Near the close of his piece, Bai makes another it’s-not-so-bad-after-all point, arguing that the post-Citizens United landscape actually inconveniences candidates to some degree because they are unable to control the outside spending being marshaled on their behalf: “What the reform-minded architects of McCain-Feingold inadvertently unleashed, what Citizens United intensified but by no means created, is a world in which a big part of the money in a presidential campaign is spent by political entrepreneurs and strategists who are unanswerable to any institution. Candidates and parties who become the vehicles of angry outsiders, as Mitt Romney is now, don’t really have control of their own campaigns anymore; to a large extent, they are the instruments of volatile forces beyond their own reckoning.”

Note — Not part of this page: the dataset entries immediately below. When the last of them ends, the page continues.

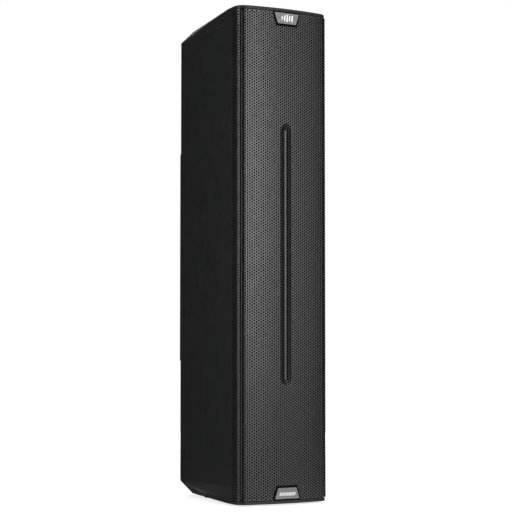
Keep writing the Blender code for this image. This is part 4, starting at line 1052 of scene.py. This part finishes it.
# ---- drivers
def make_drivers():
    """Smooth woofers: ribbed-basket frame, stepped magnet, half-roll surround and cone with dust cap."""
    half_turn = [radians(a) for a in range(0, 181, 15)]
    roll = [(0.059 - 0.0065 * cos(a), 0.0042 + 0.006 * sin(a)) for a in half_turn]
    under = [(0.059 + 0.0055 * cos(a), 0.0036 + 0.0056 * sin(a)) for a in half_turn]
    surround = [(0.052, 0.0036), (0.052, 0.0044)] + roll + [(0.074, 0.0046), (0.074, 0.0036)] + under
    curve = [(t, 0.75 * t + 0.25 * t * t) for t in [k / 10 for k in range(11)]]
    flare = [(0.018 + 0.032 * t, -0.0245 + 0.0278 * rise) for t, rise in curve]
    back = [(0.0178 + 0.0337 * t, -0.027 + 0.029 * rise) for t, rise in reversed(curve)]
    cap = [(0.0175 * sin(radians(a)), -0.0245 + 0.0085 * cos(radians(a))) for a in range(15, 90, 15)]
    cone = [(0, -0.016)] + cap + flare + [(0.0515, 0.0033)] + back
    cone += [(0.0166, -0.029), (0.0166, -0.049), (0.016, -0.049), (0.016, -0.027), (0, -0.0185)]
    basket = [(0.075, 0.0003), (0.075, 0.0028), (0.0745, 0.0033), (0.056, 0.0033), (0.056, -0.006),
              (0.05, -0.025), (0.041, -0.0427), (0.024, -0.0427), (0.024, -0.0457), (0.044, -0.0457),
              (0.0548, -0.025), (0.0605, -0.006), (0.0605, 0.0003)]
    magnet = [(0, -0.0465), (0.0154, -0.0465), (0.0154, -0.064), (0.0172, -0.064), (0.0172, -0.046),
              (0.041, -0.046), (0.042, -0.0468), (0.042, -0.05), (0.045, -0.0504), (0.045, -0.0656),
              (0.044, -0.0664), (0.0412, -0.0664), (0.0404, -0.0694), (0.0396, -0.07), (0, -0.07)]
    rows = (("surround", "surround_rubber", surround), ("cone", "cone_paper", cone),
            ("basket", "basket_steel", basket), ("magnet", "magnet_ferrite", magnet))
    reach, deep, shallow = 0.017, -0.038, -0.009
    baffle_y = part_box("baffle")[0].y
    shared = {}
    for number in range(1, 5):
        place = Matrix.Translation((0, baffle_y, span(f"woofer_{number}_basket")[2].z)) @ TOWARDS_FRONT
        for word, slot, profile in rows:
            shape = shared.get(word) or turned(profile, 64)
            if word == "basket" and not shared.get(word):
                shape = cut(shape, box((-0.1, -reach, deep), (0.1, reach, shallow)),
                            box((-reach, -0.1, deep), (reach, 0.1, shallow)))
            body = f"cone_{number}" if word == "cone" else "cabinet"
            shared[word] = add(f"driver_{number}_{word}", shape, slot, body,
                               stands_for=[f"woofer_{number}_{word}"], place=place).data


# ---- the rest
def finish_cad_nodes():
    """Give every CAD node that is still shown the finish of its slot."""
    slots = {row["node"]: row["material_slot"] for row in frame["record"]["subparts"]}
    for name, node in frame["nodes"].items():
        if node.hide_render:
            continue
        node.data.materials.clear()
        node.data.materials.append(finish(slots[name]))


def area_light(name, place, target, size, power):
    """A soft rectangular light aimed at a point."""
    data = bpy.data.lights.new(name, "AREA")
    data.shape = "RECTANGLE"
    data.size, data.size_y = size
    data.energy = power
    light = new_object(name, data)
    light.location = place
    light.rotation_euler = (Vector(target) - Vector(place)).to_track_quat("-Z", "Y").to_euler()


def glowing_patch(name, size, place, shade, strength):
    """A level square of a grey shade that also glows."""
    bm = bmesh.new()
    bmesh.ops.create_grid(bm, x_segments=1, y_segments=1, size=size)
    mesh = bpy.data.meshes.new(name)
    bm.to_mesh(mesh)
    bm.free()
    material = bpy.data.materials.new(name)
    material.use_nodes = True
    fill(material.node_tree.nodes["Principled BSDF"], Base_Color=(shade, shade, shade, 1), Roughness=0.9,
         Specular_IOR_Level=0.0, Emission_Color=(1, 1, 1, 1), Emission_Strength=strength)
    mesh.materials.append(material)
    made = new_object(name, mesh)
    made.location = place
    return made


def make_studio():
    """Pale floor, white backdrop, and soft lights in front, on both sides, behind and above."""
    scene = bpy.context.scene
    scene.view_settings.view_transform = "Standard"
    scene.view_settings.look = "None"
    glowing_patch("floor", 30, (0, 0, 0), 0.85, 0.72).visible_glossy = False
    # bright patches of the floor in front of the cabinet and by its left rear facet, seen only in reflections
    for name, size, strength, place in (("floor_glow", 0.9, 0.32, (0.3, -1.00, 0.0002)),
                                        ("floor_glow_near", 0.17, 0.75, (0.08, -0.33, 0.0004)),
                                        ("floor_glow_rear", 0.06, 0.4, (-0.12, 0.11, 0.0004))):
        card = glowing_patch(name, size, place, 0.0, strength)
        card.visible_camera = False
        card.visible_diffuse = False
        card.visible_shadow = False

    world = bpy.data.worlds.new("studio")
    scene.world = world
    world.use_nodes = True
    nodes, links = world.node_tree.nodes, world.node_tree.links
    backdrop = nodes["Background"]
    fill(backdrop, Color=(1, 1, 1, 1), Strength=1.0)
    ambient = nodes.new("ShaderNodeBackground")
    fill(ambient, Color=(1, 1, 1, 1), Strength=0.03)
    choose = nodes.new("ShaderNodeMixShader")
    rays = nodes.new("ShaderNodeLightPath")
    links.new(rays.outputs["Is Camera Ray"], choose.inputs["Fac"])
    links.new(ambient.outputs["Background"], choose.inputs[1])
    links.new(backdrop.outputs["Background"], choose.inputs[2])
    links.new(choose.outputs["Shader"], nodes["World Output"].inputs["Surface"])

    area_light("key_softbox", (0.45, -2.6, 0.85), (0, 0, 0.5), (0.8, 1.35), 20.5)
    area_light("right_softbox", (1.62, -2.1, 0.8), (0, 0, 0.5), (1.2, 1.6), 9.5)
    area_light("left_strip", (-2.25, -0.25, 0.8), (0, -0.1, 0.5), (0.3, 1.8), 19.5)
    area_light("rear_softbox", (1.3, 2.3, 0.9), (0, 0, 0.5), (1.2, 1.6), 16)
    sky = bpy.data.lights.new("overhead", "SUN")
    sky.energy = 1.3
    sky.angle = radians(70)
    new_object("overhead", sky).rotation_euler = (radians(12), radians(8), 0)


def make_camera():
    """Camera at the photograph's angle."""
    data = bpy.data.cameras.new("camera")
    data.lens = CAMERA_LENS
    data.sensor_width = 36
    camera = new_object("camera", data)
    camera.location = CAMERA_PLACE
    camera.rotation_euler = (pi / 2 + CAMERA_PITCH, 0, -CAMERA_YAW)
    bpy.context.scene.camera = camera


def main():
    """Build the looks round the frame."""
    make_camera()
    make_studio()
    make_cap("top_moulding", 1, "top_cap")
    make_cap("bottom_moulding", -1, "bottom_cap")
    make_walls()
    line = SheetLine()
    make_grille(line)
    make_foam(line)
    make_badges()
    make_module()
    make_heat_sink()
    make_sockets()
    make_inlet()
    make_switch()
    make_knobs()
    make_button_and_lenses()
    make_panel_print()
    make_fittings()
    make_drivers()
    finish_cad_nodes()


main()
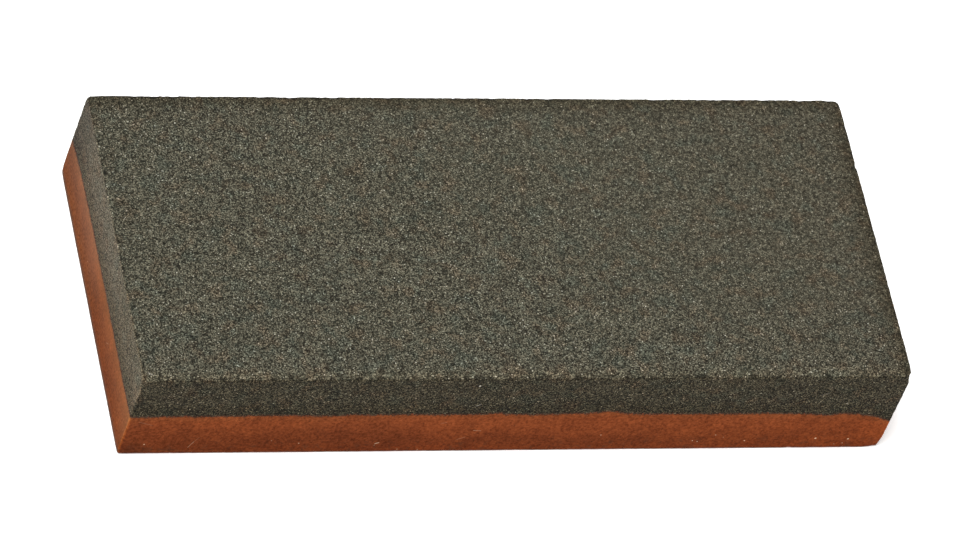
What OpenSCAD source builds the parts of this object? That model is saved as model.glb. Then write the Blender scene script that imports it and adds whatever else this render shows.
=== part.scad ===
// Combination sharpening stone: a block of two abrasive layers pressed together and fired as one.
// The coarse grit layer lies on the fine grit layer. The two meet on a wavy boundary, because each
// mix was poured and levelled in the mould before the press closed.
// Millimetres. X runs along the length, Y across the working faces, Z through the thickness.
// The origin is at the middle of the fine working face, which is the underside, and +Z points up.

/* [Block] */
// Length of the stone, end to end
stone_l = 101.6; // [70:0.1:250]
// Width of the two working faces
stone_w = 44.45; // [25:0.05:100]
// Thickness through both layers
stone_h = 15.875; // [13:0.125:30]
// Radius of the arrises round the two working faces
arris_r = 0.4; // [0.1:0.05:1]
// Radius of the four upright corners
corner_r = 0.5; // [0.1:0.05:1.5]

/* [Layer boundary] */
// Thickness of the fine layer over the -X half, as a share of the block's
fine_share = 0.5; // [0.4:0.01:0.6]
// How much thinner the fine layer has become at the +X end
boundary_fall = 0.65; // [0:0.05:1.5]
// How far the boundary turns down at the +X, -Y corner of the block
corner_sag = 2; // [0:0.1:2.5]
// The same at the opposite corner, as a share of corner_sag
far_sag_share = 0.75; // [0:0.05:1]
// Distance from such a corner, along the block, over which the boundary turns down
sag_reach = 2.6; // [1:0.1:10]
// Height of the slow ripples
ripple_h = 0.14; // [0:0.01:0.3]
// Length of one ripple along the block
ripple_pitch = 23; // [12:1:60]

/* [Boundary surface] */
// Facets along the block
facets_x = 42; // [20:2:60]
// Facets across the block
facets_y = 20; // [10:2:30]

/* [Hidden] */
$fn = 48;

// Height of the boundary where it neither falls nor sags
boundary_z = fine_share * stone_h;
// The sag reaches this many times further across the block than along it
sag_stretch_y = 2;
// How strongly the rows of facets crowd towards the sides and ends, from 0 to 1
crowding = 0.4;
// How far the solid above the boundary stands out past the block
clear = 1;

// Share t of the way across the facets, as a place from -1 to 1, with the rows closer at both ends
function crowded(t) = (1 - crowding) * (2 * t - 1) + crowding * sin(90 * (2 * t - 1));

// 0 up to the middle of the block, rising to 1 at the +X end
function towards_end(x) = pow(max(0, min(1, 2 * x / stone_l)), 1.5);

// 1 at the block's corner on the side_x and side_y sides, fading to 0 away from it
function near_corner(x, y, side_x, side_y) =
    exp(-norm([side_x * stone_l / 2 - x, (side_y * stone_w / 2 - y) / sag_stretch_y]) / sag_reach);

// Three waves that cross the block at different angles, from -1 to 1 together
function ripple(x, y) =
    let (turn = 360 * x / ripple_pitch)
        0.5 * sin(turn + 3 * y) + 0.3 * sin(1.7 * turn - 7 * y + 50) + 0.2 * sin(14 * y + 130);

// Height of the boundary between the layers at any point of the plan
function boundary(x, y) =
    boundary_z
    - boundary_fall * towards_end(x)
    - corner_sag * near_corner(x, y, 1, -1)
    - corner_sag * far_sag_share * near_corner(x, y, -1, 1)
    + ripple_h * ripple(x, y);

// Rectangle about the origin, with its four corners rounded to radius r
module rounded_rectangle(l, w, r) {
    square([l - 2 * r, w], center = true);
    square([l, w - 2 * r], center = true);
    for (sx = [-1, 1], sy = [-1, 1])
        translate([sx * (l / 2 - r), sy * (w / 2 - r)])
            circle(r = r);
}

// The whole pressed block: its plan, front and end outlines run through each other
module block() {
    intersection() {
        linear_extrude(height = stone_h)
            rounded_rectangle(stone_l, stone_w, corner_r);
        translate([0, stone_w / 2, stone_h / 2])
            rotate([90, 0, 0])
                linear_extrude(height = stone_w)
                    rounded_rectangle(stone_l, stone_h, arris_r);
        translate([-stone_l / 2, 0, stone_h / 2])
            rotate([90, 0, 90])
                linear_extrude(height = stone_l)
                    rounded_rectangle(stone_w, stone_h, arris_r);
    }
}

// Everything above the boundary, out past the sides and the top of the block
module above_boundary() {
    half_l = stone_l / 2 + clear;
    half_w = stone_w / 2 + clear;
    row = facets_x + 1;
    surface = [
        for (j = [0:facets_y], i = [0:facets_x])
            let (x = half_l * crowded(i / facets_x), y = half_w * crowded(j / facets_y))
                [x, y, boundary(x, y)]
    ];
    lid_0 = len(surface);
    lid_points = [
        for (sy = [-1, 1], sx = [-1, 1])
            [sx * half_l, sy * half_w, stone_h + clear]
    ];
    triangles = [
        for (j = [0:facets_y - 1], i = [0:facets_x - 1], upper = [false, true])
            let (a = j * row + i, b = a + 1, c = a + row, d = c + 1)
                upper ? [a, d, c] : [a, b, d]
    ];
    front = concat([for (i = [facets_x:-1:0]) i], [lid_0, lid_0 + 1]);
    back = concat([for (i = [0:facets_x]) facets_y * row + i], [lid_0 + 3, lid_0 + 2]);
    left = concat([for (j = [0:facets_y]) j * row], [lid_0 + 2, lid_0]);
    right = concat([for (j = [facets_y:-1:0]) j * row + facets_x], [lid_0 + 1, lid_0 + 3]);
    lid = [lid_0, lid_0 + 2, lid_0 + 3, lid_0 + 1];
    polyhedron(
        points = concat(surface, lid_points),
        faces = concat(triangles, [front, back, left, right, lid])
    );
}

// Fine abrasive, fired rust orange. Its underside is the fine working face.
module fine_grit_layer() {
    color([0.50, 0.27, 0.15])
        difference() {
            block();
            above_boundary();
        }
}

// Coarse abrasive, dark grey-green. Its top is the coarse working face.
module coarse_grit_layer() {
    color([0.32, 0.31, 0.26])
        intersection() {
            block();
            above_boundary();
        }
}

coarse_grit_layer();
fine_grit_layer();
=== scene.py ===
"""Looks of a combination sharpening stone: a coarse dark layer fired onto a fine rust orange one.

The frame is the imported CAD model's, in metres: X along the stone, Y across its faces, Z up.
Each layer is one closed mesh that follows the CAD block and the CAD boundary between the layers.
It adds the open grain, the worn arrises, the chipped corners and the ragged edge of the boundary.
Surface points are worked out in millimetres and become metres when the mesh is made.
"""

import math

import bpy
import numpy as np
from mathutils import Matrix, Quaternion, Vector, noise
from mathutils.bvhtree import BVHTree
from mathutils.geometry import delaunay_2d_cdt


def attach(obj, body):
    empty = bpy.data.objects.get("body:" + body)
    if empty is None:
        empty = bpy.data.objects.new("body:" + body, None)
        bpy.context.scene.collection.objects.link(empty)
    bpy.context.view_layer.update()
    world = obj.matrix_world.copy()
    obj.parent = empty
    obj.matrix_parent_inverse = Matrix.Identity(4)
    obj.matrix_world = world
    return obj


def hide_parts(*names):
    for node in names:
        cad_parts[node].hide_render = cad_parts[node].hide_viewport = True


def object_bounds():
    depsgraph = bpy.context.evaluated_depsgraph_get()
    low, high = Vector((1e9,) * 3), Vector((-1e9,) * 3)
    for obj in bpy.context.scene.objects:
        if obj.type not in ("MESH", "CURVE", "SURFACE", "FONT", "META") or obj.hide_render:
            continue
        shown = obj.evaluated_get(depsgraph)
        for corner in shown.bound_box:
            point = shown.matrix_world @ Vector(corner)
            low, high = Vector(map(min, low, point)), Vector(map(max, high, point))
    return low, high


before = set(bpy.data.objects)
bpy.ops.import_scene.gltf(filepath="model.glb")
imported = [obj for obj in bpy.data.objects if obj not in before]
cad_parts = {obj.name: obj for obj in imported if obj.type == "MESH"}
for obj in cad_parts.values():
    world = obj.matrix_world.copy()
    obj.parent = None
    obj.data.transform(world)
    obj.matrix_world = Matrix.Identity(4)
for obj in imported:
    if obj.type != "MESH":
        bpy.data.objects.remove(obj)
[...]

On this one, one need look no further than to another section of the same day’s Times, Nick Confessore's profile of one Carl Forti, who was the political director of Mitt Romney's 2008 campaign and is now “the political director of American Crossroads, the super PAC founded by his mentor, Karl Rove; Mr. Forti’s firm, the Black Rock Group, is a consultant to tax-exempt groups like the 60 Plus Association, which are expected to spend millions of dollars on ads this fall; and he is a founder of Restore Our Future, the super PAC that helped Mr. Romney in his bid for this year’s Republican presidential nomination.” Meanwhile, Ed Gillespie, the former RNC chairman who co-founded the Crossroads groups with Rove, is now a leading adviser to the Romney campaign in Boston.
So really, now: “Volatile forces beyond their own reckoning”? Only someone trying willfully to rationalize the status quo could see it as such.